Broad residential values across the region are a different story.

The Market Right Now: A Split Picture

The pattern emerging across regional market reports is a two-speed market:

Entry-level and mid-priced homes still face tight inventory with solid demand. That supply-demand dynamic has not changed because Intel's schedule moved.

Some higher-priced segments have cooled into more of a buyer's market, partly from rate sensitivity, partly from the speculative froth burning off.

Neither side of that split is driven primarily by the Intel news. The fundamentals driving each segment were in place before the announcement.

The Long-Run Case for Central Ohio Remains Intact

Even on the revised timeline, Ohio One remains one of the largest private investments in Ohio's history. Thousands of direct jobs, plus supplier and service employment, will eventually follow. That is not in question.

Infrastructure tied to the campus, including new interchanges, roads, utilities, and housing planning around New Albany and its surrounding communities, continues to move forward. That investment does not go idle because an operational date moved from earlier projections to 2030 or beyond.

Columbus also does not run on a single employer. Insurance, finance, logistics, health care, higher education, and broader tech and manufacturing expansion all contribute to the in-migration and household formation that drive housing demand. Ohio One is one piece of a diversified economic base, not the whole thing.

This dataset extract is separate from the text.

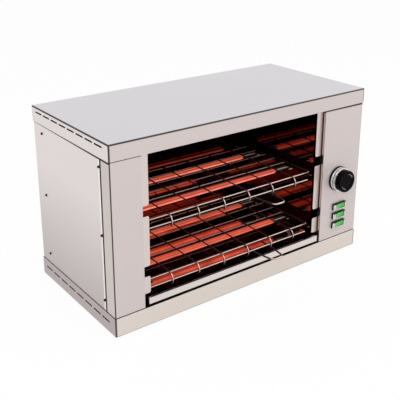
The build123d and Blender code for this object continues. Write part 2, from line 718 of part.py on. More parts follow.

What This Means Depending on Your Position

If you own a home in Central Ohio, the delay most likely means a longer, smoother appreciation runway rather than a sudden spike and drop. Your home's value is going to track overall supply and demand for the region, not Intel's quarterly construction reports.

If you are buying or investing, the delay has taken some speculative froth off the table, especially for properties priced primarily on proximity to the New Albany site. That creates a more rational entry point in communities like Westerville, New Albany, Gahanna, and the Polaris corridor, all of which benefit from long-term regional growth without being entirely dependent on one employer's hiring schedule.

The question worth asking is not "is Intel delayed?" It is "what are the fundamentals in my specific target area, independent of Intel?" The answer to that question is what should drive your decision.

What to Do With This Information

Headlines about Intel move fast. Actual market data moves slower and tells a more complete story.

If you want to know what is happening with prices and inventory in your specific target neighborhoods right now, whether that is Westerville, New Albany, Gahanna, or anywhere else in the Columbus suburbs, I can put together a straightforward breakdown based on current MLS data.

Reach out through my contact page or call me at 937-239-2919. I will show you what is actually moving in your area so you can make a decision based on real numbers, not headlines.

Adam Geuy, Realtor - NextHome Experience | ABR, PSA, SRS | License #202000794 | Each office is independently owned and operated.

Frequently Asked Questions

Will the Intel Ohio One delay cause Central Ohio home prices to drop?

Home values in Franklin, Delaware, and Licking counties were already up roughly 45 to 50 percent from 2019 to the mid-2020s before Intel broke ground. The delay removes some speculative heat on fringe land plays, but the supply-demand fundamentals driving broad residential values have not changed because Intel's schedule moved.

When is Intel Ohio One expected to be completed in New Albany?

Intel has shifted its Ohio One fab timeline so the first facility is now expected to complete around 2030, with operations beginning no earlier than 2030 to 2032. The company described the pace adjustment as managing capital responsibly while keeping its long-term commitment to the New Albany campus intact.

Which Columbus suburbs are still good to buy in despite the Intel delay?

Communities like Westerville, New Albany, Gahanna, and the Polaris corridor benefit from long-term regional growth without being entirely dependent on Intel's hiring schedule. The delay has taken speculative froth off some properties near the New Albany site, creating a more rational entry point in those areas.